Monday, November 22, 2010

James Bradley on the fate and fortune of the book

Over at City of Tongues, James Bradley has a post on the future of books (I like his choice of illustration for it). Abridged large sample:

In part this is an argument about the material culture of the book, and the material culture of the tablet computer or ereader, and about the complex web of relationships and assumptions that shape our experience of text on a page and text on a screen. But it’s also about the way the medium shapes the message, and about the way our desire to replicate an old technology with a new one reveals a failure to come to grips with the real possibilities of the new. Think for a moment about the silly page-turning animations ereaders insist on inserting: aren’t they really the textual equivalent of curtains on a television? Indeed why do we need to retain the notion of the “page” at all? Why can’t text just continue down as we read, like a scroll? And if it did, what would this do to the metaphors and devices we use to shape and organise information, the chapters and sections of the analog world?

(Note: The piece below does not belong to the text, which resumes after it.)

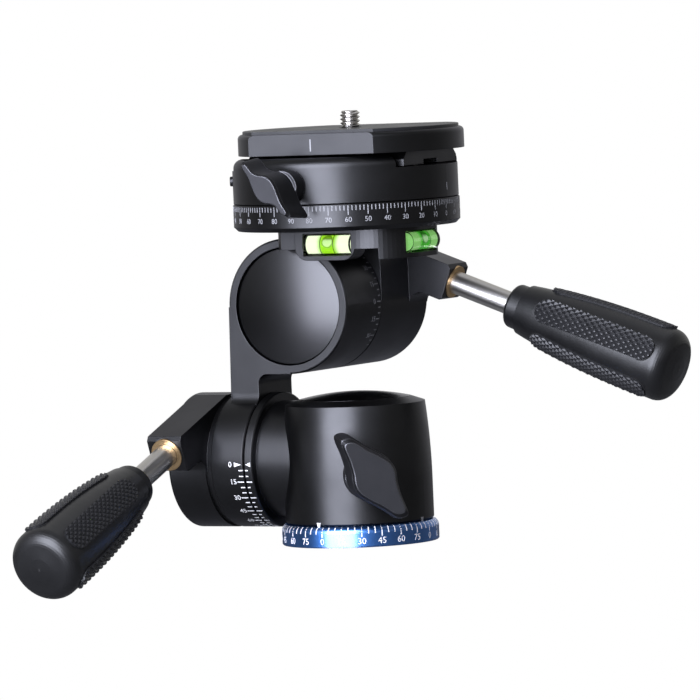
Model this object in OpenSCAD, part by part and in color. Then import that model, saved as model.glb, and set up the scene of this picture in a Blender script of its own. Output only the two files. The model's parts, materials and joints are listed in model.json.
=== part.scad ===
// Four-way tripod head: two pans and two tilts stacked between a tripod and a camera.
// Millimetres, +Z up. The origin is the mouth of the tripod thread, on the pan axis.
// The lower tilt axis runs along X, the upper tilt axis along Y at rest.
// The lower handle points to -Y and down, the upper handle to +X and down.

/* [Axes] */
// Height of the lower tilt axis above the tripod
lower_axis_z = 26.6; // [25.6:0.1:29]
// Rise from the lower tilt axis to the upper one
axis_rise = 50; // [49:0.5:60]
// Distance of the upper tilt axis to the left of the pan axis
axis_side = 18.1; // [17.6:0.1:19]
// Turn of the upper pan against its scale, as in the photograph
top_turn = 2.4; // [-10:0.1:10]

/* [Pan base] */
// Radius of the graduated pan ring
ring_r = 25.3; // [25:0.1:26.2]
// Height of the graduated pan ring
ring_h = 6.8; // [6:0.1:7.1]
// Rounding of the pan ring's upper edge
ring_round = 2.2; // [0.5:0.1:3]
// Radius of the pan housing at its widest
housing_r = 23.9; // [23.2:0.1:24.4]
// Radius of the pan housing at its top rim
housing_top_r = 22.5; // [21.6:0.1:23]
// Height of the pan housing's top rim
housing_top_z = 44.8; // [44:0.1:46]
// Height of the pan housing's sloping shoulder
shoulder_h = 1.6; // [1:0.1:2.4]
// Radius of the domed cap
dome_r = 18; // [16:0.1:19]
// Rise of the domed cap above the shoulder
dome_rise = 2.1; // [1:0.1:2.8]
// Radius of the pan spindle
spindle_r = 8; // [7:0.1:8.4]
// Radius of the spindle's flange in the pan ring
spindle_flange_r = 12; // [11:0.1:14]
// Radius of the tapped hole for the tripod screw, 3/8 in thread
tripod_hole_r = 3.97; // [3.9:0.01:4.2]
// Depth of the tapped hole for the tripod screw
tripod_hole_h = 13; // [10:0.5:16]
// Outer radius of the thread bush
thread_bush_r = 6.2; // [5.6:0.1:6.6]
// Width across the flats of the spindle nut
nut_flats = 17; // [15:0.1:18.5]
// Height of the spindle nut
nut_h = 5.4; // [4:0.1:6]
// Outer radius of the pan friction washer
pan_washer_r = 20; // [16:0.5:21]

/* [Tilt units] */
// Radius of both tilt barrels
barrel_r = 21.85; // [21.4:0.05:22.1]
// Radius of the housing's side boss
boss_r = 19; // [17:0.1:19.4]
// Distance from the pan axis to the thin index ring
index_ring_x = 26.8; // [26.4:0.1:27.4]
// Thickness of the thin index ring
index_ring_t = 3; // [2.6:0.1:3.6]
// Length of the arm's graduated ring along the lower axis
arm_ring_l = 11.9; // [11:0.1:13]
// Length of the clamp housing along the lower axis
clamp_housing_l = 16.2; // [15.6:0.1:17.2]
// Edge rounding of the clamp housing's outer end
clamp_housing_round = 1; // [0.5:0.1:2]
// Radius of both axle journals
journal_r = 6.5; // [5.5:0.1:7]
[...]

Part of the problem is the fact that codex books feel so natural to us we forget they are themselves a technology. An extremely successful one to be sure (indeed if one wanted a test of true technological success it might well be precisely this capacity to disappear, to be subsumed and naturalised into the culture). And like any technology they use us just as we use them, shaping not just the way we consume information but the way we think. Many of our important narrative forms – the novel, for instance, or narrative non-fiction – are forms which depend in fundamental ways on the physical nature of the codex book, and its emphasis upon linearity, closure, as well as the more subtle questions about page length and internal organisation I alluded to above.

This question is usually framed as one about literary form, a David Shieldsesque argument against the hegemony of the unifying narrative. But I’d suggest we need to take it a step further. Because as I’ve said before, if we’re reading books on a device that can handle video and sound, how long will it be before publishers and creators start taking advantage of those possibilities?


But I think it also makes it necessary to question some of the assumptions underpinning what ebooks are, and what they mean for literary culture and publishing more generally. Because while I’m less convinced than I was a year or two ago that long-form narratives like the novel and narrative non-fiction are going to go the way of the dinosaurs, I do think they’ll change, and that just as the novel evolved to take advantage of the codex book new forms will evolve to take advantage of tablets and ereaders.